Teşekkürler Babacığım...(Son Sözümüz Fenerbahçe)


Çok yazın vermiş olduğu rehavet az benim tembelliğimden dolayı uzun süredir buralara uğramıyorduk. Dün akşam Fenerbahçe Tv'de yayımlanan "Son Sözümüz Fenerbahçe" belgeselinden sonra bir şeyler karalamak geldi içimden. Öncelikle belgeselin yapımında emeği geçen herkese binlerce teşekkürler. Dün bizi hem ağlattınız hem gururlandırdınız. Gerek belgeseli izlerken gerekse bittiğinde hep aklımdan şu cümle geçti; "İyi ki Fenerbahçeliyim". 

Evet "İyi ki Fenerbahçeliyim" ve bu cümleyi her kurduğumda aklıma babam geldi. Dün gece Twitter'da da yazmıştım ama burada tekrardan yazalım. Ne duygusallık ne de popülizm cidden babamdan bana bir çöp bile kalmadı. Ondan bana kalan tek miras Fenerbahçe idi. Tekrardan hepinizin huzurunda babama bir kez daha teşekkür etmek istiyorum. Teşekkürler babacığım bana böylesine güzel, böylesine anlamlı bir miras bıraktığın için. Daha sonra oturup babam ile izlediğim maçları düşünmeye başladım. Gerek mabed de gerekse televizyon başında kendisiyle birçok maç izlemiştik. Daha çok ufak yaşlarda Fenerbahçem ne zaman penaltı kazansa babamı kızdırmak için "Kaçıracağız" derdim. O da bana "O zaman sen de kaçacak yer ara"derdi:)) O zamandan başlamışız totem yapmaya demek ki:)) Bir keresinde bir Avrupa maçıydı sanırsam rakibin ismini hatırlayamıyorum ama kazandığımız penaltıyı gole çeviremeyince cidden beni evin içinde kovalamıştı:))

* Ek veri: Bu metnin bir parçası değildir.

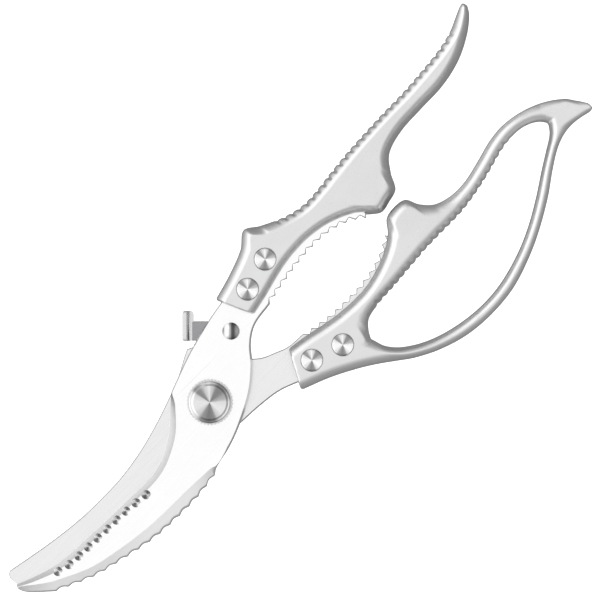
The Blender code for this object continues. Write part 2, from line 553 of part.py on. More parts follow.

Bu anılar arasında hafızamı daha da zorlayayım dedim ve babam ile izlediğim, hafızamın en derinliklerinde kalan en eski maçı hatırlamaya çalıştım. Aslında o anı orada duruyordu ama ben bir türlü çıkaramıyordum. Sonra aniden gözlerimin önünde belirmeye başladı. 

3 Mayıs 1989. Doğum günümün ertesi ve sıcak bir bahar günüydü. Sabah okuldan erken çıkıp evde babamla Fenerbahçemin maçını izleyeceğimi bilerek gayet mutlu ve mesut bir şekilde evden ayrılmıştım. 8 yaşındaydık ve daha 1. sınıfa gidiyorduk. Neyse öğleden sonra babamın gelip beni okuldan aldığını hatırlıyorum saat 14:00 falandı tam hatırlamasam da. Eve gelip çantayı bir kenara önlüğümüzü başka bir tarafa atarken annemin "Onları yerine koy" bağırışları arasında babamla geçtik ekran başına. Tam olarak hatırlayamıyor açıkçası dönemin Federasyon Kupası bugünkü adı ile Türkiye Kupası ya çeyrek final ya da yarı final rövanş maçıydı. İlk maç Kadıköy'de 2-2 bitmişti. Sıra gelmişti Ali Sami Yen'deki ikinci maça. Maçın başlama saati 15:00 idi. Kadromuzu tam olarak hatırlayamasam da (internetten bakıp yazmak istemedim) aklımda kalan isimler kalede Toni Schumacher (sayesinde mahalle maçlarında her kaleci olduğumda mutlaka şapkamı takmışımdır), defansta Müjdat, orta sahada Oğuz, Rıdvan ilerde ise Aykut ve Hasan. Teknik direktörümüz ise hala önünde saygıyla eğildiğim Todor Veselinovic idi. İlk 45 dakika bittiğinde Galatasaray Tanju'nun yaptığı Hat-trick ile Fenerbahçe karşısında 3-0 önde idi (Tanju'ya sinir oluşum bu maç ile başlar) ve ben 3-0'lık skor karşısında hüngür hüngür ağladığımı hatırlıyorum. Babam dayanamamış artık inanarak mı yoksa küçük oğlunu teselli etmek için midir hiçbir zaman bilemeyeceğim bir şekilde bana "Ağlama oğlum daha maç bitmedi" demişti.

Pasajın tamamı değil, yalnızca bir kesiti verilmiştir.